Grossman let home plate umpire Dan Bellino, who’d had a pretty large strike zone all night but not THAT large, know he disagreed with him.

That was the last pitch Strahm would throw, as old sidewinding friend (and new Boston relief ace) John Schreiber would come on to try and retire Báez. He squeezed a ground ball between the first baseman and the line for a single, putting the tying run on first base with two outs and Cabrera, who’d had three hits so far on the night, coming to the plate. Alas, a ground ball to shortstop ended the affair and the Tigers’ night.
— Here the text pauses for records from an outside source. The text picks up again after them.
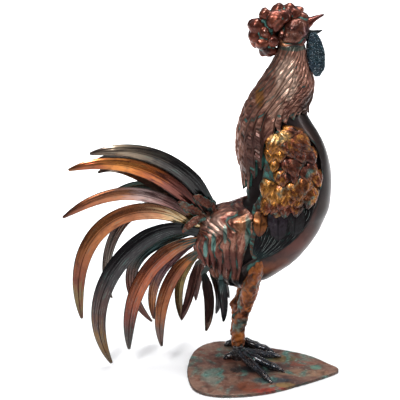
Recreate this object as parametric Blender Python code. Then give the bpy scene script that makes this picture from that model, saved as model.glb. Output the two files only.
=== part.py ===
"""Crowing rooster of formed and patinated sheet copper, standing on a leaf-shaped plate.

+X is the way the rooster faces, +Y is its left side, +Z is up, and Z = 0 is the plate's underside.
X = 0 is the middle of the plate's length and Y = 0 is the rooster's own middle plane.
The figure's form is given in modelled millimetres, six hundred to its height, and its sheets, plate
and fits in metres of their own.
"""

import math

import bmesh
import bpy
import numpy as np
from mathutils import Vector

# Driving sizes in metres
HEIGHT = 0.600
PLATE_LENGTH = 0.252
PLATE_WIDTH = 0.174
PLATE_THICKNESS = 0.005
PLATE_EDGE = 0.0012
FEATHER_SHEET = 0.0013
BREAST_SHEET = 0.004
WING_SHEET = 0.0045
SADDLE_SHEET = 0.0045
GAP = 0.0003

# One modelled millimetre of the figure, and how high its feet are lifted by the plate
UNIT = HEIGHT / 600
FIGURE_PLATE = 5.0
TAU = 2 * math.pi

# Facet counts
BODY_SIDES = 20
HEAD_SIDES = 12
ANKLE_SIDES = 8
BEAK_SIDES = 8
WATTLE_SIDES = 8
BREAST_COLUMNS = 9
SADDLE_ROWS = 5
NECK_LOCKS = 9
SADDLE_STRANDS = 7
WING_FEATHERS = 5
LEG_SIDES = 10
TOE_SIDES = 5
FEATHER_STEP = 47.0

# Plate outline as shares of half its length and half its width, tip forward
PLATE_CENTRE = (0.0, -0.050)
PLATE_OUTLINE = (
    (1.00, -0.10), (0.86, 0.16), (0.62, 0.46), (0.22, 0.70), (-0.20, 0.87), (-0.54, 1.00),
    (-0.78, 0.86), (-0.93, 0.55), (-1.00, 0.05), (-0.99, -0.42), (-0.90, -0.80), (-0.66, -0.98),
    (-0.34, -0.99), (0.04, -0.88), (0.44, -0.62), (0.80, -0.34),
)

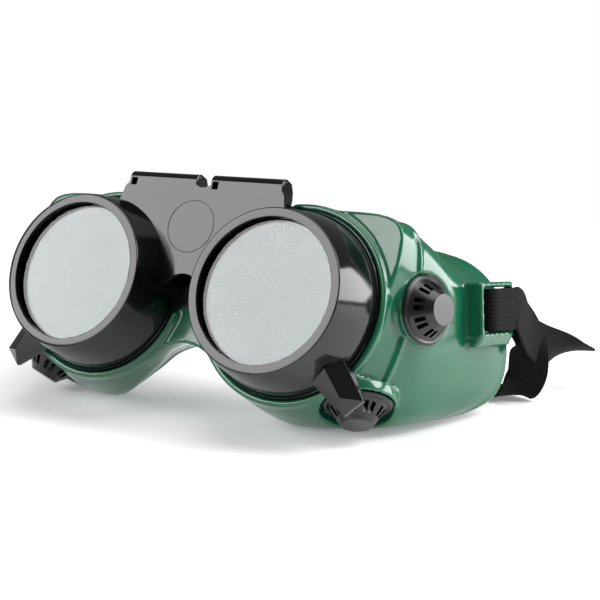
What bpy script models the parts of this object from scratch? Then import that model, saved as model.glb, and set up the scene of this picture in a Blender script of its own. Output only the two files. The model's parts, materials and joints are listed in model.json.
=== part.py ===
"""Flip-front welding goggles: a soft green mask with a hinged pair of dark-lens cups.

The goggles rest on the lower edge of the mask, so everything hangs on one empty that tips
the cups back by REST_TILT. In the tipped frame ("cup frame") X runs across the face, Y runs
from the front rims towards the wearer along the cup axes, and Z is up. Dimensions below are
in millimetres; build() turns them into metres.
"""

import math

import bmesh
import bpy
import numpy as np
from mathutils import Matrix, Vector

MM = 0.001
GAP = 0.3                      # clearance between pieces that touch
REST_TILT = math.radians(23.0)
REST_HEIGHT = 49.65            # cup axis midpoint above the surface it rests on
CENTRE_SHIFT_Y = -74.38        # moves the footprint's middle onto the origin

# Cups and lenses
CUP_X = 37.3                   # half the distance between the cup axes
LENS_R = 25.0                  # standard 50 mm round lens
SEAT_R = 25.3
RIM_R = 26.5
RIM_OPEN_R = 23.5
CUP_BACK_R = 30.7
CUP_DEPTH = 18.2
LIP_BACK_Y = 2.0
COVER_T = 1.5
SHADE_T = 3.0
CLEAR_T = 2.0
RING_ROUND = 36
DISC_ROUND = 32
VENT_ROUND = 18

# Fixed carrier between the mask and the flip front
FLANGE_Y0 = 18.5
FLANGE_Y1 = 20.1
FLANGE_R = 31.0
TUBE_R = 27.1
TUBE_BACK_Y = 28.6

# Hinge
PIN_Y = 15.75
PIN_Z = 34.5
PIN_R = 1.5
PIN_BORE_R = 1.6
KNUCKLE_R = 2.8
COVER_DEPTH = 4.25
COVER_WALL = 1.1
COVER_FLAT_Z = 36.8
COVER_TOP_R = 2.8
COVER_BACK_Y = 17.6
COVER_HALF_X = 30.2
COVER_GAP_HALF_X = 3.0
PLATE_Y0 = PIN_Y - COVER_DEPTH
PLATE_Y1 = PLATE_Y0 + 1.8

# Mask shell
WALL = 2.2
FRONT_Y = 20.4
COLLAR_R = 33.3
HOLE_R = 27.4

# Ventilation caps: name, centre, outward direction, height of the wall round the seat
VENT_R = 11.4
VENT_HOLE_R = 7.2
VENT_H = 8.2
PIP = (50.0, 27.0, 33.0)
PIP_R = 1.6
VENTS = (
    ("side", (76.3, 35.4, 5.6), (0.953, -0.30, 0.04), 0.3),
    ("bottom", (61.2, 31.6, -26.7), (0.28, -0.22, -0.934), 1.2),
)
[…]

I can’t help but wonder how it would’ve turned out if Grossman’s third so-called strike had been properly called. As John Greenleaf Whitter mused, “For all sad words of tongue and pen, the saddest are these, ‘It might have been.’”

Injury Rehab Update

Stats and Observations

  • Also hitting doubles in the inning Rich Hill worked in his debut: Mike Lowell and Paul Lo Duca. Greg Maddux started that game for the Cubs, too. Neat.
  • Spencer Torkelson, from June 16 through 20, was 7-for-18 with a walk and a sacrifice fly, and had consecutive two-hit games on Saturday, Sunday and Monday. I know it’s a small-ish sample size, but a fella can dream, and dreams are free.
  • Dan Dickerson brought up the fact that Beau Brieske, so far in his young career, has now pitched at Yankee Stadium, Dodger Stadium and Fenway Park.
  • Have you seen this Oneil Cruz kid for Pittsburgh? Holy mackerel. Take a look at this.
  • BYB’s own Peter Kwasniak had a Kyle Funkhouser-like run-in with the sidewalks of Toledo today. Mr. Kwasniak now apologizes formally for all the jokes he made at Funkhouser’s expense, all those years ago. Get well soon, Peter!
  • Happy summer solstice, everyone! Today is the day in the northern hemisphere on which we get the most hours of sunlight. At the Arctic Circle the Sun won’t appear to dip below the horizon tonight, and as you go further north you’ll get increasingly more 24-hour-daylight days until you hit the North Pole. (We are not, repeat, not closer to the Sun during the summer. This year, our closest approach to the Sun was on January 4, a point in the orbit called perihelion.) This has been your nerdy astronomy moment of the day.